Stated problem:
Copy out all the entries exactly.

— START Records supplied —

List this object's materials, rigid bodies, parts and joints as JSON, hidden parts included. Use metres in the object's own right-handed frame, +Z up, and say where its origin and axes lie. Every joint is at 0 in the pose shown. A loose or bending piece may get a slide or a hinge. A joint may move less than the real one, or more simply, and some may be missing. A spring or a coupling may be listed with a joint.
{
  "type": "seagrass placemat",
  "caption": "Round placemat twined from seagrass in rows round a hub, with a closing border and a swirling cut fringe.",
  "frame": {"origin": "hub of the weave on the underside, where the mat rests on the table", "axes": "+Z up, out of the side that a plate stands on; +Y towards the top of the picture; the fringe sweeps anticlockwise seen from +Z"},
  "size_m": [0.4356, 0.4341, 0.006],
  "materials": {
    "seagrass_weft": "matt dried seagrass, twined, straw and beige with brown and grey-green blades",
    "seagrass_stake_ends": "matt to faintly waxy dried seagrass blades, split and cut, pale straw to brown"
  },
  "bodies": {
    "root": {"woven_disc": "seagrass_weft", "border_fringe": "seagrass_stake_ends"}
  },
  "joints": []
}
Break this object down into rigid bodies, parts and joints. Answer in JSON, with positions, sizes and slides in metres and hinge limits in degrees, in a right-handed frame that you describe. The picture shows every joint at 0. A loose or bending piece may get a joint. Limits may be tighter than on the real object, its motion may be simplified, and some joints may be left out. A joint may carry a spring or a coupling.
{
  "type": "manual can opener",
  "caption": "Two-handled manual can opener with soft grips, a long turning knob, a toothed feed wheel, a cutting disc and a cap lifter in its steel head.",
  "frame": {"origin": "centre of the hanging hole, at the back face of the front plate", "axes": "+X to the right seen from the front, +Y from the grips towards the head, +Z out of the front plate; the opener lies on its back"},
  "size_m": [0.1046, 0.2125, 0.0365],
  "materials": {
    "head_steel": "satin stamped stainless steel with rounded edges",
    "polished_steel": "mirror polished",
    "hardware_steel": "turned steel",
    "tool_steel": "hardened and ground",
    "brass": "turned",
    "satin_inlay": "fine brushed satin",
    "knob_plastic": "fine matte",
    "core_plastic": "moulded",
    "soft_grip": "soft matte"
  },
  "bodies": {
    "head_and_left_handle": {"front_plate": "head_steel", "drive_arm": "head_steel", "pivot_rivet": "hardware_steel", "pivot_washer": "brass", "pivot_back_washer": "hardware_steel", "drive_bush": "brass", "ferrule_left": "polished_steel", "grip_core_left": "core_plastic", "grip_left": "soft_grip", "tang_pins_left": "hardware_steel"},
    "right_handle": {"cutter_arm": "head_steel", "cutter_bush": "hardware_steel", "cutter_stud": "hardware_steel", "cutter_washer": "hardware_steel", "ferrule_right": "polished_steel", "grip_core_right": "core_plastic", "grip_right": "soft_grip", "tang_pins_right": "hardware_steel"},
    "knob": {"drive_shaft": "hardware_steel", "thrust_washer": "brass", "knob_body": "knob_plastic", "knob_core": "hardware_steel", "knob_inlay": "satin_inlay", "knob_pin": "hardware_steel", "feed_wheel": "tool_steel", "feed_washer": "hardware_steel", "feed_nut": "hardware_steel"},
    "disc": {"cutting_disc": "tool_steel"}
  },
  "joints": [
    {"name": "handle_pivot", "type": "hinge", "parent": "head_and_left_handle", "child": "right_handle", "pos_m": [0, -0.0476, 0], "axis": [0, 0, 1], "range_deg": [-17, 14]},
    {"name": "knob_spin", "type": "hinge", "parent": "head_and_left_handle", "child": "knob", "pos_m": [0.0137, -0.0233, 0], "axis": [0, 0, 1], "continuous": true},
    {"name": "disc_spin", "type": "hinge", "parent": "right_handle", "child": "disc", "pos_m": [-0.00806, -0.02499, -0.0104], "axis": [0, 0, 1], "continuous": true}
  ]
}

— END Records supplied —

Result of the exercise:
List this object's materials, rigid bodies, parts and joints as JSON, hidden parts included. Use metres in the object's own right-handed frame, +Z up, and say where its origin and axes lie. Every joint is at 0 in the pose shown. A loose or bending piece may get a slide or a hinge. A joint may move less than the real one, or more simply, and some may be missing. A spring or a coupling may be listed with a joint.
{
  "type": "seagrass placemat",
  "caption": "Round placemat twined from seagrass in rows round a hub, with a closing border and a swirling cut fringe.",
  "frame": {"origin": "hub of the weave on the underside, where the mat rests on the table", "axes": "+Z up, out of the side that a plate stands on; +Y towards the top of the picture; the fringe sweeps anticlockwise seen from +Z"},
  "size_m": [0.4356, 0.4341, 0.006],
  "materials": {
    "seagrass_weft": "matt dried seagrass, twined, straw and beige with brown and grey-green blades",
    "seagrass_stake_ends": "matt to faintly waxy dried seagrass blades, split and cut, pale straw to brown"
  },
  "bodies": {
    "root": {"woven_disc": "seagrass_weft", "border_fringe": "seagrass_stake_ends"}
  },
  "joints": []
}
Break this object down into rigid bodies, parts and joints. Answer in JSON, with positions, sizes and slides in metres and hinge limits in degrees, in a right-handed frame that you describe. The picture shows every joint at 0. A loose or bending piece may get a joint. Limits may be tighter than on the real object, its motion may be simplified, and some joints may be left out. A joint may carry a spring or a coupling.
{
  "type": "manual can opener",
  "caption": "Two-handled manual can opener with soft grips, a long turning knob, a toothed feed wheel, a cutting disc and a cap lifter in its steel head.",
  "frame": {"origin": "centre of the hanging hole, at the back face of the front plate", "axes": "+X to the right seen from the front, +Y from the grips towards the head, +Z out of the front plate; the opener lies on its back"},
  "size_m": [0.1046, 0.2125, 0.0365],
  "materials": {
    "head_steel": "satin stamped stainless steel with rounded edges",
    "polished_steel": "mirror polished",
    "hardware_steel": "turned steel",
    "tool_steel": "hardened and ground",
    "brass": "turned",
    "satin_inlay": "fine brushed satin",
    "knob_plastic": "fine matte",
    "core_plastic": "moulded",
    "soft_grip": "soft matte"
  },
  "bodies": {
    "head_and_left_handle": {"front_plate": "head_steel", "drive_arm": "head_steel", "pivot_rivet": "hardware_steel", "pivot_washer": "brass", "pivot_back_washer": "hardware_steel", "drive_bush": "brass", "ferrule_left": "polished_steel", "grip_core_left": "core_plastic", "grip_left": "soft_grip", "tang_pins_left": "hardware_steel"},
    "right_handle": {"cutter_arm": "head_steel", "cutter_bush": "hardware_steel", "cutter_stud": "hardware_steel", "cutter_washer": "hardware_steel", "ferrule_right": "polished_steel", "grip_core_right": "core_plastic", "grip_right": "soft_grip", "tang_pins_right": "hardware_steel"},
    "knob": {"drive_shaft": "hardware_steel", "thrust_washer": "brass", "knob_body": "knob_plastic", "knob_core": "hardware_steel", "knob_inlay": "satin_inlay", "knob_pin": "hardware_steel", "feed_wheel": "tool_steel", "feed_washer": "hardware_steel", "feed_nut": "hardware_steel"},
    "disc": {"cutting_disc": "tool_steel"}
  },
  "joints": [
    {"name": "handle_pivot", "type": "hinge", "parent": "head_and_left_handle", "child": "right_handle", "pos_m": [0, -0.0476, 0], "axis": [0, 0, 1], "range_deg": [-17, 14]},
    {"name": "knob_spin", "type": "hinge", "parent": "head_and_left_handle", "child": "knob", "pos_m": [0.0137, -0.0233, 0], "axis": [0, 0, 1], "continuous": true},
    {"name": "disc_spin", "type": "hinge", "parent": "right_handle", "child": "disc", "pos_m": [-0.00806, -0.02499, -0.0104], "axis": [0, 0, 1], "continuous": true}
  ]
}